• **THE TASK**: Copy out the line that contains "for name, make", the line that contains "obj.matrix_world = world", and every line between them, exactly, and nothing else.

• **DATA LISTING**:
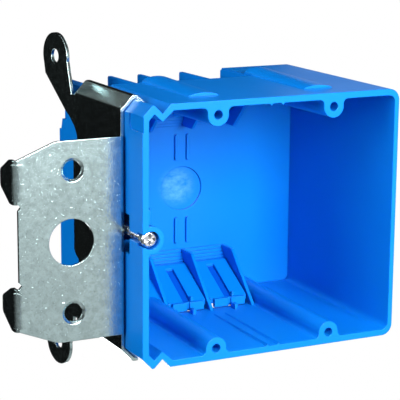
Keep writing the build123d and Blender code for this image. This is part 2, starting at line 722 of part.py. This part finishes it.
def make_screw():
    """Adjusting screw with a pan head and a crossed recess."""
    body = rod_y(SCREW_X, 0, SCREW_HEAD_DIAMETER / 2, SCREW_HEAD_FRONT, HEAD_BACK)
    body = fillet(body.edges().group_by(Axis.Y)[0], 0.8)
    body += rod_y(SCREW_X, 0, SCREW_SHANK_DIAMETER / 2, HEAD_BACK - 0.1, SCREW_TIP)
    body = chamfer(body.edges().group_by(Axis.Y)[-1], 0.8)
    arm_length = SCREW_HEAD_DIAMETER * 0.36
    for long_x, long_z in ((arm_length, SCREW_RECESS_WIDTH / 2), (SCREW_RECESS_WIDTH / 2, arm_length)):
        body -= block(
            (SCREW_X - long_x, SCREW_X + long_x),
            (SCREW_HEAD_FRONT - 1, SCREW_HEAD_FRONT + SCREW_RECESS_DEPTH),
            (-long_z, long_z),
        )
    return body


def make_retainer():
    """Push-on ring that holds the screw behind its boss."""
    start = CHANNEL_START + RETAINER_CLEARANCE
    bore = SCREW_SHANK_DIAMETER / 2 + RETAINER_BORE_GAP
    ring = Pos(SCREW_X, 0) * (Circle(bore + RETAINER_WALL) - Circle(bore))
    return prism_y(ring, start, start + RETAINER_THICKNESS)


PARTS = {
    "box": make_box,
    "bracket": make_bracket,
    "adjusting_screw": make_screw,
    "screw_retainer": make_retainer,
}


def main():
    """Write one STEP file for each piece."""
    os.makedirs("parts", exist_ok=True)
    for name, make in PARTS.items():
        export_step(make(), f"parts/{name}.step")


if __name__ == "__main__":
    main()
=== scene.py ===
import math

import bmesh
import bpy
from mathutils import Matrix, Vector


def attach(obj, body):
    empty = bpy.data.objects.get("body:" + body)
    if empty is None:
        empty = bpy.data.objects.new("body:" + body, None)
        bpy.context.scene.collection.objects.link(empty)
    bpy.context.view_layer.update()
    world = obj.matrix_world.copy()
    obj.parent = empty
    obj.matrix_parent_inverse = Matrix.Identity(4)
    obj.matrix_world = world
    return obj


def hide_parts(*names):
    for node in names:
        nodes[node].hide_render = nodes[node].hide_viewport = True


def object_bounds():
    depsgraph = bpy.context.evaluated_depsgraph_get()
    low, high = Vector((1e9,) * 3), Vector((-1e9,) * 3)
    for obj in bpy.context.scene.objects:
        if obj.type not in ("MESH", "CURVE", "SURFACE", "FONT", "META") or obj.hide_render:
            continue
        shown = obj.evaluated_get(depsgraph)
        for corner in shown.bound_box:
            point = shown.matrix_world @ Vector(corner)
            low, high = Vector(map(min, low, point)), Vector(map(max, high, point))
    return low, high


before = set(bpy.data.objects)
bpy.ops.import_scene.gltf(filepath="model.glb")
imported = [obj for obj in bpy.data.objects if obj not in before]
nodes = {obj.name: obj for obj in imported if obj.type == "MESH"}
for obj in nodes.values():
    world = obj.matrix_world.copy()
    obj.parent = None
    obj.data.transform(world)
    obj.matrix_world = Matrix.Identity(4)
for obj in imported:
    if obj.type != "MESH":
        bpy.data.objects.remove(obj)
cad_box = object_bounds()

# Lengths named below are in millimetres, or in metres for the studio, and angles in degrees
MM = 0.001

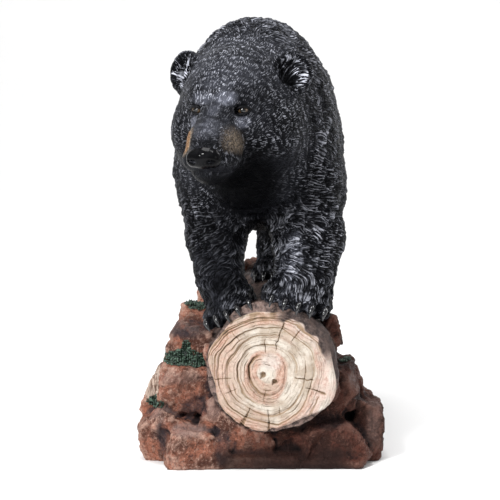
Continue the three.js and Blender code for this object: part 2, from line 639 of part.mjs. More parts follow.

• **WRITTEN SOLUTION**:
    for name, make in PARTS.items():
        export_step(make(), f"parts/{name}.step")


if __name__ == "__main__":
    main()
=== scene.py ===
import math

import bmesh
import bpy
from mathutils import Matrix, Vector


def attach(obj, body):
    empty = bpy.data.objects.get("body:" + body)
    if empty is None:
        empty = bpy.data.objects.new("body:" + body, None)
        bpy.context.scene.collection.objects.link(empty)
    bpy.context.view_layer.update()
    world = obj.matrix_world.copy()
    obj.parent = empty
    obj.matrix_parent_inverse = Matrix.Identity(4)
    obj.matrix_world = world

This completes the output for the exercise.